Г-жа Дюваль также обернулась и, смотря на портрет мужа, сказала тоном тихой, безропотной грусти:
— Бедный Жюльен! Вот его благородное, честное лицо! Он был отважен как лев и в то же время как нежен и добр к нам! Он обожал нас.
— Добрый папа! Как он меня баловал! — прибавила Клемане с легкой улыбкой. — Помнишь, как он огорчался, когда вы приезжали в Париж повидаться со мной, а меня не отпускали к вам?
— Кому ты говоришь? Когда он возвращался один, я вперед знала, что будет. Через пять минут уже крупные слезы катились по его лицу, и он говорил: «Нет, у этой начальницы нет сердца.
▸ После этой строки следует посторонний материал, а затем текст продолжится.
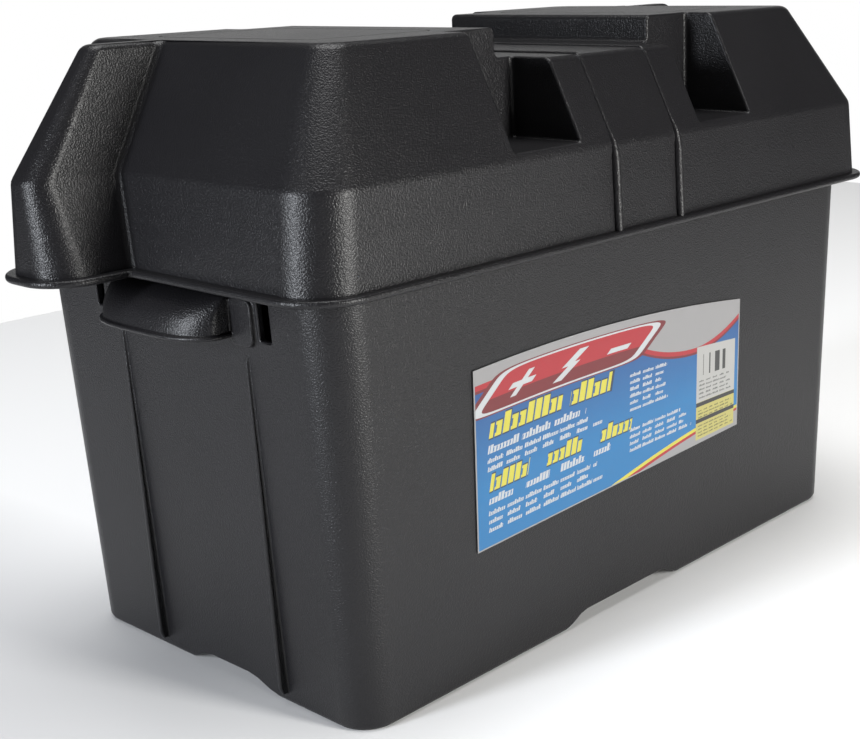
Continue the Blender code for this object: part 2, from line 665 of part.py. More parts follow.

Она знает, что мы приехали сюда на один месяц, и у ней хватило жестокости не пустить Клеманс. За что? За то, что она плохо написала английское или итальянское сочинение? Как будто нельзя случайно плохо приготовить урок? Можно ли строго относиться к Клеманс, этому ангелу? Я очень глуп, эта начальница издевается над людьми. Надеюсь, дочь принадлежит мне; я хочу, чтобы она пустила, и она будет здесь!» И он снова ехал в пансион.
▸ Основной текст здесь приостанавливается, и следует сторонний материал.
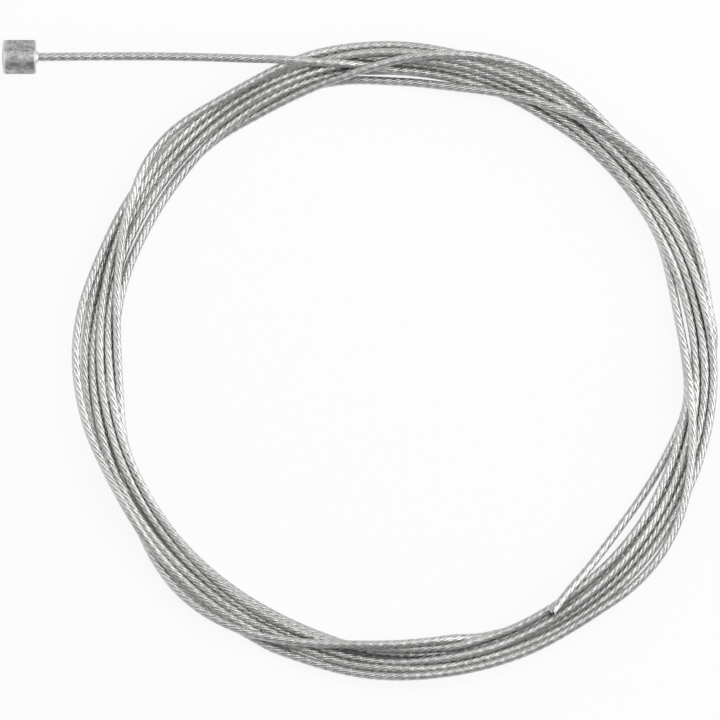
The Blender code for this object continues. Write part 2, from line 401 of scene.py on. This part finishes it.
def makeSteel(name, look):
    material, tree, shader = newMaterial(name)
    place = objectPlace(tree)
    grime = noise(tree, place, look["grimeScale"], 4.0, 0.65)
    broad = noise(tree, place, look["patchScale"], 3.0)
    tone = mix(tree, grime, look["dark"], look["light"])
    patched = scaled(tree, tone, ranged(tree, broad, 0.3, 0.7, 0.86, 1.0))
    facing = addNode(tree, "ShaderNodeAttribute", attribute_name="facing").outputs["Vector"]
    rim = addNode(tree, "ShaderNodeSeparateXYZ", {0: facing}).outputs
    # painted shade: each strand is darker towards its sides, where it meets its neighbours
    unshadedShare = ranged(tree, rim["X"], look["deep"], look["unshadedFrom"], curve="SMOOTHSTEP")
    steel = mix(tree, unshadedShare, look["grooveShade"], patched)
    rough = ranged(tree, grime, 0.0, 1.0, look["rough"] - 0.08, look["rough"] + 0.10)
    tree.links.new(steel, shader.inputs["Base Color"])
    tree.links.new(rough, shader.inputs["Roughness"])
    shader.inputs["Metallic"].default_value = 1.0
    shader.inputs["Specular Tint"].default_value = (*look["edge"], 1)
    # the wires within each strand, laid the other way, as a relief
    turn = calc(tree, "ARCTAN2", rim["Y"], rim["X"])
    along = addNode(tree, "ShaderNodeAttribute", attribute_name="along").outputs["Fac"]
    run = calc(tree, "MULTIPLY", along, -2 * math.pi / look["wireLay"])
    lobes = calc(tree, "MULTIPLY", calc(tree, "ADD", turn, run), look["wires"] / 2)
    wires = calc(tree, "ABSOLUTE", calc(tree, "COSINE", lobes))
    fine = bump(tree, wires, look["wireRelief"], look["wireDepth"])
    scratches = noise(tree, place, look["scratchScale"], 2.0)
    surface = bump(tree, scratches, look["scratchRelief"], look["scratchDepth"], fine)
    tree.links.new(surface, shader.inputs["Normal"])
    return material


# the cut ends: a dark colour that paints the shade on them, with a torn grain
cutEndShadeLook = {
    "colour": (0.10, 0.095, 0.095),
    "rough": 0.55,
    "grainScale": 9000.0,
    "relief": 0.6,
    "depth": 0.00003,
}


def makeCutEndShade(name, look):
    material, tree, shader = newMaterial(name)
    torn = noise(tree, objectPlace(tree), look["grainScale"], 3.0)
    colour = scaled(tree, look["colour"], ranged(tree, torn, 0.3, 0.7, 0.6, 1.6))
    tree.links.new(colour, shader.inputs["Base Color"])
    tree.links.new(bump(tree, torn, look["relief"], look["depth"]), shader.inputs["Normal"])
    shader.inputs["Roughness"].default_value = look["rough"]
    shader.inputs["Metallic"].default_value = 1.0
    return material


zincLook = {
    "dull": (0.28, 0.285, 0.295),
    "bright": (0.66, 0.665, 0.665),
    "scratch": (0.10, 0.10, 0.105),
    "endHighlight": (0.90, 0.90, 0.88),      # painted highlight: both ends and the boss painted bright as if lit
    "ends": (-0.04550, -0.0459, -0.0421, -0.0417),     # x where that starts and is full, at each end
    "endHighlightShare": 0.8,
    "rough": 0.40,
    "blotchScale": 1500.0,
    "grainScale": 7000.0,
    "streakScale": (1500.0, 2200.0, 2200.0),
    "nickScale": 0.45,                 # of the streaks' scale
    "edge": (0.5, 0.5, 0.5),
    "relief": 0.7,
    "depth": 0.00006,
}


def makeZinc(name, look):
    material, tree, shader = newMaterial(name)
    place = objectPlace(tree)
    blotches = noise(tree, place, look["blotchScale"], 5.0, 0.7)
    grain = noise(tree, place, look["grainScale"], 3.0)
    drawn = addNode(tree, "ShaderNodeMapping", {"Vector": place, "Scale": look["streakScale"]})
    drawnPlace = drawn.outputs["Vector"]
    mottled = calc(tree, "ADD", blotches, noise(tree, drawnPlace, 1.0, 6.0))
    tone = mix(tree, ranged(tree, mottled, 0.70, 1.24, curve="SMOOTHSTEP"), look["dull"], look["bright"])
    cells = addNode(tree, "ShaderNodeTexVoronoi", {"Vector": drawnPlace, "Scale": look["nickScale"]})
    nicks = ranged(tree, cells.outputs["Distance"], 0.04, 0.13, 0.55, 0.0)
    marked = mix(tree, nicks, tone, look["scratch"])
    # painted highlight: brighter towards both ends and on the boss
    across = addNode(tree, "ShaderNodeSeparateXYZ", {0: place}).outputs["X"]
    left, leftTip, right, rightTip = look["ends"]
    atEnd = calc(tree, "ADD", ranged(tree, across, left, leftTip), ranged(tree, across, right, rightTip))
    zinc = mix(tree, calc(tree, "MULTIPLY", atEnd, look["endHighlightShare"]), marked, look["endHighlight"])
    rough = ranged(tree, blotches, 0.0, 1.0, look["rough"] - 0.12, look["rough"] + 0.16)
    cast = bump(tree, calc(tree, "ADD", blotches, grain), look["relief"], look["depth"])
    tree.links.new(zinc, shader.inputs["Base Color"])
    tree.links.new(rough, shader.inputs["Roughness"])
    tree.links.new(cast, shader.inputs["Normal"])
    shader.inputs["Metallic"].default_value = 1.0
    shader.inputs["Specular Tint"].default_value = (*look["edge"], 1)
    return material


# strands by geometry nodes
def makeStrandTree():
    tree = bpy.data.node_groups.new("Laid strand", "GeometryNodeTree")
    face = tree.interface
    face.new_socket("Geometry", in_out="INPUT", socket_type="NodeSocketGeometry")
    for label, value in (("Phase", 0.0), ("Pitch Radius", 0.00037), ("Strand Radius", 0.00018),
                         ("Spread", 1.0), ("Cut Short", 0.0), ("Lay Length", 0.006), ("Ring Spacing", 0.001)):
        face.new_socket(label, in_out="INPUT", socket_type="NodeSocketFloat").default_value = value
    face.new_socket("Sides", in_out="INPUT", socket_type="NodeSocketInt").default_value = 12
    face.new_socket("Material", in_out="INPUT", socket_type="NodeSocketMaterial")
    face.new_socket("Geometry", in_out="OUTPUT", socket_type="NodeSocketGeometry")
    given = addNode(tree, "NodeGroupInput").outputs
    # the route, twisted a full turn for each lay
    resampled = addNode(tree, "GeometryNodeResampleCurve",
                        {"Curve": given["Geometry"], "Length": given["Ring Spacing"]}, mode="LENGTH")
    even = resampled.outputs["Curve"]
    along = addNode(tree, "GeometryNodeSplineParameter").outputs["Length"]
    turned = calc(tree, "MULTIPLY", calc(tree, "DIVIDE", along, given["Lay Length"]), -2 * math.pi)
    tilt = calc(tree, "ADD", turned, given["Phase"])
    tilted = addNode(tree, "GeometryNodeSetCurveTilt", {"Curve": even, "Tilt": tilt})
    measured = addNode(tree, "GeometryNodeStoreNamedAttribute",
                       {"Geometry": tilted.outputs["Curve"], "Name": "along", "Value": along},
                       data_type="FLOAT", domain="POINT")
    whole = addNode(tree, "GeometryNodeCurveLength", {"Curve": even}).outputs["Length"]
    cut = addNode(tree, "GeometryNodeTrimCurve", {"Curve": measured.outputs["Geometry"]}, mode="LENGTH")
    cut.inputs[4].default_value = 0.0                   # start, as a length
    tree.links.new(calc(tree, "SUBTRACT", whole, given["Cut Short"]), cut.inputs[5])      # end, as a length
    # one strand's outline, set off from the route; facing is 1 in x on its outermost line, 0 at its sides
    circle = addNode(tree, "GeometryNodeCurvePrimitiveCircle",
                     {"Resolution": given["Sides"], "Radius": given["Strand Radius"]})
    spot = addNode(tree, "GeometryNodeInputPosition").outputs[0]
    marked = addNode(tree, "GeometryNodeStoreNamedAttribute",
                     {"Geometry": circle.outputs["Curve"], "Name": "facing",
                      "Value": scaled(tree, spot, 1 / strandRadius)},
                     data_type="FLOAT_VECTOR", domain="POINT")
    aside = addNode(tree, "ShaderNodeCombineXYZ", {"X": given["Pitch Radius"]})
    pressed = addNode(tree, "ShaderNodeCombineXYZ", {"X": 1.0, "Y": given["Spread"], "Z": 1.0})
    placed = addNode(tree, "GeometryNodeTransform",
                     {"Geometry": marked.outputs["Geometry"], "Translation": aside.outputs[0],
                      "Scale": pressed.outputs[0]})
    swept = addNode(tree, "GeometryNodeCurveToMesh",
                    {"Curve": cut.outputs["Curve"], "Profile Curve": placed.outputs["Geometry"],
                     "Fill Caps": True})
    smooth = addNode(tree, "GeometryNodeSetShadeSmooth", {"Geometry": swept.outputs["Mesh"]})
    real = addNode(tree, "GeometryNodeRealizeInstances", {"Geometry": smooth.outputs["Geometry"]})
    done = addNode(tree, "GeometryNodeSetMaterial",
                   {"Geometry": real.outputs["Geometry"], "Material": given["Material"]})
    addNode(tree, "NodeGroupOutput", {"Geometry": done.outputs["Geometry"]})
    return tree


def socketNames(tree):
    return {item.name: item.identifier for item in tree.interface.items_tree if item.in_out == "INPUT"}


def makeStrand(name, route, tree, given, cutEndShade):
    holder = bpy.data.objects.new(name + "_maker", route.data)
    bpy.context.scene.collection.objects.link(holder)
    modifier = holder.modifiers.new("Laid strand", "NODES")
    modifier.node_group = tree
    names = socketNames(tree)
    for label, value in given.items():
        modifier[names[label]] = value
    seen = holder.evaluated_get(bpy.context.evaluated_depsgraph_get())
    mesh = bpy.data.meshes.new_from_object(seen)
    mesh.name = name
    bpy.data.objects.remove(holder)
    mesh.materials.append(cutEndShade)
    for face in mesh.polygons:
        if face.loop_total > 4:                     # the two flat ends, given the dark painted-shade material
            face.material_index = 1
            face.use_smooth = False
    strand = bpy.data.objects.new(name, mesh)
    bpy.context.scene.collection.objects.link(strand)
    return strand


def makeCable(route, tree):
    given = {"Phase": 0.0, "Pitch Radius": cable["diameter"] / 2 - strandRadius,
             "Strand Radius": strandRadius, "Spread": cable["spread"], "Lay Length": cable["layLength"],
             "Ring Spacing": cable["ringSpacing"] * 1.0,
             "Sides": cable["strandSides"],
             "Material": makeSteel("laid_steel_wire", steelLook)}
    cutEndShade = makeCutEndShade("cut_end_shade", cutEndShadeLook)
    outer = []
    for index in range(cable["strands"]):
        given["Phase"] = 2 * math.pi * index / cable["strands"]
        given["Cut Short"] = cable["cutShort"][index]
        outer.append(makeStrand(f"outer_strand_{index + 1}", route, tree, given, cutEndShade))
    given.update({"Phase": 0.0, "Pitch Radius": 0.0, "Spread": 1.0, "Cut Short": cable["coreCutShort"],
                  "Ring Spacing": cable["coreRingSpacing"], "Sides": cable["coreSides"]})
    core = makeStrand("core_strand", route, tree, given, cutEndShade)
    print(f"cable laid: {len(outer)} outer strands, {sum(len(s.data.polygons) for s in outer)} faces")
    return outer, core


# floor and light
stage = {
    "floorSize": 3.0,
    "floorDrop": 0.00002,
    "floorColour": (0.97, 0.97, 0.97),
    "floorRough": 0.9,
    "shadowShare": 0.12,                # how much of the cable's shadow the floor shows
    "worldStrength": 0.28,
    # name, place, wide, high, radiance
    "panels": (("left_panel", (-0.50, 0.02, 0.35), 0.70, 0.75, 0.70),
               ("right_panel", (0.50, 0.02, 0.35), 0.70, 0.75, 1.70),
               ("top_panel", (0.0, 0.17, 0.62), 0.50, 0.13, 3.0),
               ("far_panel", (0.0, 0.50, 0.30), 0.60, 0.45, 0.45)),
}


def makeFloor():
    bpy.ops.mesh.primitive_plane_add(size=stage["floorSize"], location=(0, 0, -stage["floorDrop"]))
    floor = bpy.context.object
    floor.name = "floor"
    material, tree, shader = newMaterial("floor_paper")
    shader.inputs["Base Color"].default_value = (*stage["floorColour"], 1)
    shader.inputs["Roughness"].default_value = stage["floorRough"]
    white = addNode(tree, "ShaderNodeEmission", {"Color": (1, 1, 1, 1), "Strength": 1.0})
    ray = addNode(tree, "ShaderNodeLightPath").outputs
    seen = calc(tree, "MAXIMUM", ray["Is Camera Ray"], ray["Is Glossy Ray"])
    share = calc(tree, "MULTIPLY", seen, 1 - stage["shadowShare"])
    both = addNode(tree, "ShaderNodeMixShader", {0: share, 1: shader.outputs[0], 2: white.outputs[0]})
    tree.links.new(both.outputs[0], tree.nodes["Material Output"].inputs["Surface"])
    floor.data.materials.append(material)
    return floor


def makeLamps():
    lamps = []
    for name, place, wide, high, radiance in stage["panels"]:
        data = bpy.data.lights.new(name, "AREA")
        data.shape = "RECTANGLE"
        data.size = wide
        data.size_y = high
        data.energy = radiance * wide * high * math.pi
        lamp = bpy.data.objects.new(name, data)
        bpy.context.scene.collection.objects.link(lamp)
        lamp.location = place
        lamp.rotation_euler = (Vector((0, 0, 0)) - Vector(place)).to_track_quat("-Z", "Y").to_euler()
        lamps.append(lamp)
    return lamps


def makeStage():
    world = bpy.data.worlds.new("soft_room")
    bpy.context.scene.world = world
    world.use_nodes = True
    world.node_tree.nodes["Background"].inputs["Color"].default_value = (1, 1, 1, 1)
    world.node_tree.nodes["Background"].inputs["Strength"].default_value = stage["worldStrength"]
    bpy.context.scene.view_settings.view_transform = "Standard"
    makeFloor()
    makeLamps()
    print("floor and lamps set")


makeCamera()
hand = handRoute()
settled = settle(hand)
routeCurve = makeRouteCurve(settled)
outerStrands, coreStrand = makeCable(routeCurve, makeStrandTree())
bpy.data.objects.remove(routeCurve)

for strand in outerStrands + [coreStrand]:
    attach(strand, "root")
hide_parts("cable_lead", "cable_coil")

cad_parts["nipple"].material_slots[0].material = makeZinc("cast_zinc_alloy", zincLook)
makeStage()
— Да, бедный папа возвращался и настойчиво требовал, чтобы меня отпустили. «Вы можете увезти Клеманс, несмотря на то, что она наказана, — отвечала начальница, — но я, по правилам, не могу принять ее обратно в пансион, хотя я очень люблю вашу дочь». Нужно было слышать, милая мамочка, как тогда папочка начинал умолять, льстить, рассыпаться в любезностях, даже шутить, чтобы добиться моего прощения. Я как будто сейчас слышу, как он говорит холодной, непреклонной начальнице: «Послушайте, сударыня, ведь мы с вами немного коллеги: вы так же строго командуете пансионом, как я своим полком, и вы правы. Но клянусь, когда я сажаю под арест кого-нибудь из офицеров, я не всегда бываю неумолим». Но на все подходы папы начальница, бывало, ответит: «Не могу, полковник. В следующее воскресенье я отпущу Клеманс, если она не будет наказана». Тогда папа, утомившись воевать, сидел со мной на приеме и потихоньку говорил: «Конечно, я советую тебе всегда уважать начальницу, она превосходно тебя воспитывает; но и то правда, что в армии нет ни одного такого строгого полковника».